Scalable Unit Commitment with AC Power Flow via Semidefinite Programming Relaxation

Publication Date: March 16, 2017

Ramtin Madani, Alper Atamturk and Ali Davoudi. “Scalable Unit Commitment with AC Power Flow via Semidefinite Programming Relaxation“. BCOL Research Report 17.03, IEOR, University of California-Berkeley.


Abstract: Determining the most economic strategies for supply and transmission of electricity is a daunting computational challenge. The amount of effort to optimize the schedule of generating units and route of power, can grow exponentially with the number of decision variables. Practical approaches to this problem involve legacy approximations and ad-hoc heuristics that may undermine the efficiency and reliability of power system operations, that are ever growing in scale and complexity. Therefore, developing powerful optimization methods for detailed power system scheduling is critical to the realization of smart grids and has received significant attention recently.

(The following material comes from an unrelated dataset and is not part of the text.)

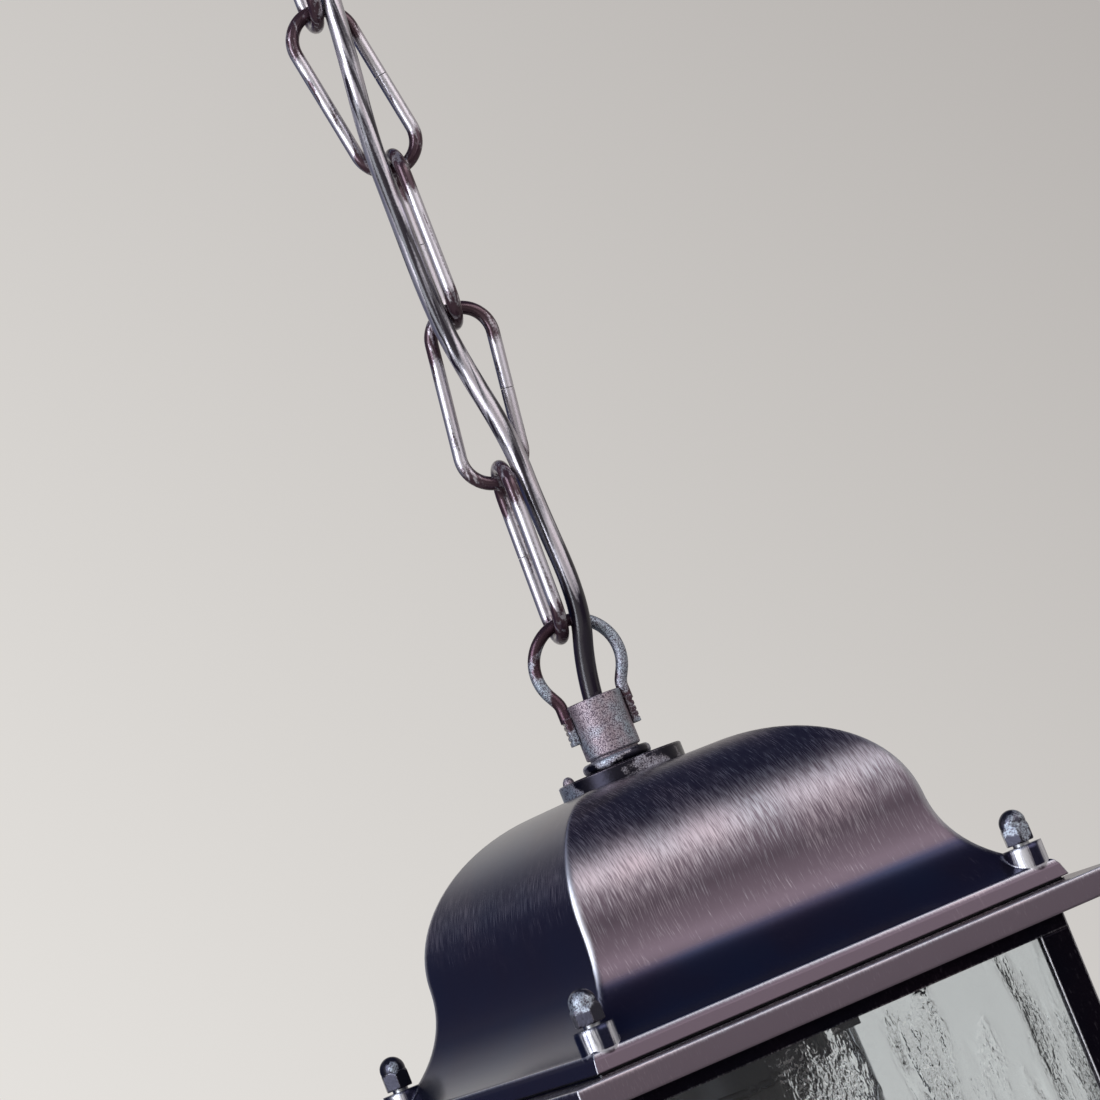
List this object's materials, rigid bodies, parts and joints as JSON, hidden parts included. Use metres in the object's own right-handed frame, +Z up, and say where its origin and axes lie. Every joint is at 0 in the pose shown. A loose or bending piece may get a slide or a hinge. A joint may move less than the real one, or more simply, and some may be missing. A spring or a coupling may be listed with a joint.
{
  "type": "outdoor pendant lantern",
  "caption": "Square cast-metal lantern with an ogee roof and water-glass panes, hung on a welded-link chain with a black cable from a ceiling rose",
  "frame": {"origin": "centre of the ceiling strap's upper face, in the ceiling plane", "axes": "+Z up; the lantern's four sides lie along X and Y; the front corner of the picture is at -X -Y"},
  "size_m": [0.1904, 0.1904, 0.7127],
  "materials": {
    "cast_finish": "antique black enamel dry-brushed with silver",
    "chain_finish": "antique black with rubbed silver",
    "cable_sheath": "satin black sheath",
    "zinc_steel": "zinc-plated",
    "core_insulation": "smooth insulation",
    "block_plastic": "matt moulding",
    "seal_rubber": "matt",
    "water_glass": "clear seedy water glass",
    "cover_paint": "satin black",
    "holder_plastic": "black moulding",
    "holder_ceramic": "glazed",
    "socket_brass": "plain"
  },
  "bodies": {
    "ceiling_set": {"ceiling_strap": "zinc_steel", "rose_screws": "zinc_steel", "rose_nuts": "cast_finish", "ceiling_rose": "cast_finish", "ceiling_ring": "cast_finish", "ceiling_collar": "cast_finish", "ceiling_loop": "cast_finish", "ceiling_nipple": "zinc_steel", "ceiling_washer": "zinc_steel", "ceiling_locknut": "zinc_steel", "terminal_block": "block_plastic", "cable_top_end": "cable_sheath", "cable_cores": "core_insulation", "cable_stretch_1": "cable_sheath"},
    "link_1": {"chain_link_1": "chain_finish", "cable_stretch_2": "cable_sheath"},
    "link_2": {"chain_link_2": "chain_finish", "cable_stretch_3": "cable_sheath"},
    "link_3": {"chain_link_3": "chain_finish", "cable_stretch_4": "cable_sheath"},
    "link_4": {"chain_link_4": "chain_finish", "cable_stretch_5": "cable_sheath"},
    "link_5": {"chain_link_5": "chain_finish", "cable_stretch_6": "cable_sheath"},
    "lantern": {"lantern_loop": "cast_finish", "lantern_collar": "cast_finish", "lantern_ring": "cast_finish", "roof_plate": "cast_finish", "plate_screw": "zinc_steel", "lantern_nipple": "zinc_steel", "roof_washer": "zinc_steel", "roof_locknut": "zinc_steel", "cover_locknuts": "zinc_steel", "cable_lower_end": "cable_sheath", "roof": "cast_finish", "roof_seal": "seal_rubber", "cornice": "cast_finish", "corner_studs": "zinc_steel", "corner_cap_nuts": "cast_finish", "post_front_right": "cast_finish", "post_rear_right": "cast_finish", "post_rear_left": "cast_finish", "post_front_left": "cast_finish", "glass_right": "water_glass", "glass_rear": "water_glass", "glass_left": "water_glass", "glass_front": "water_glass", "pane_clips": "zinc_steel", "clip_screws": "zinc_steel", "base_frame": "cast_finish", "base_tray": "cast_finish", "tray_screws": "zinc_steel", "base_finial": "cast_finish", "finial_nut": "zinc_steel", "lamp_cover": "cover_paint", "holder_body": "holder_plastic", "holder_insert": "holder_ceramic", "socket_shell": "socket_brass", "socket_contact": "socket_brass", "holder_ring": "holder_plastic"}
  },
  "joints": [
    {"name": "link_1_swing", "type": "hinge", "parent": "ceiling_set", "child": "link_1", "pos_m": [0, 0, -0.0723], "axis": [0.9659, -0.2588, 0], "range_deg": [-30, 30], "deforming": ["cable_stretch_1"]},
    {"name": "link_2_swing", "type": "hinge", "parent": "link_1", "child": "link_2", "pos_m": [-0.00058, 0.00015, -0.12299], "axis": [0.2588, 0.9659, 0], "range_deg": [-30, 30], "deforming": ["cable_stretch_2"]},
    {"name": "link_3_swing", "type": "hinge", "parent": "link_2", "child": "link_3", "pos_m": [0.00502, -0.00135, -0.17302], "axis": [0.9659, -0.2588, 0], "range_deg": [-30, 30], "deforming": ["cable_stretch_3"]},
    {"name": "link_4_swing", "type": "hinge", "parent": "link_3", "child": "link_4", "pos_m": [0.00444, -0.00119, -0.22352], "axis": [0.2588, 0.9659, 0], "range_deg": [-30, 30], "deforming": ["cable_stretch_4"]},
    {"name": "link_5_swing", "type": "hinge", "parent": "link_4", "child": "link_5", "pos_m": [-0.00039, 0.0001, -0.27366], "axis": [0.9659, -0.2588, 0], "range_deg": [-30, 30], "deforming": ["cable_stretch_5"]},
    {"name": "lantern_swing", "type": "hinge", "parent": "link_5", "child": "lantern", "pos_m": [-0.00145, 0.00039, -0.32415], "axis": [0.2588, 0.9659, 0], "range_deg": [-30, 30], "deforming": ["cable_stretch_6"]}
  ]
}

In this paper, we propose a computational method, which is capable of solving large-scale power system scheduling problems with thousands of generating units, while accurately incorporating the nonlinear equations that govern the flow of electricity on the grid. We design a polynomial-time solvable third-order semidefinite programming (TSDP) relaxation, with the aim of finding a near globally optimal solution for the unit commitment problem with AC power flow constraints. The proposed method is demonstrated on large-scale benchmark instances from real-world European grid data, for which provably optimal or near-optimal solutions are obtained.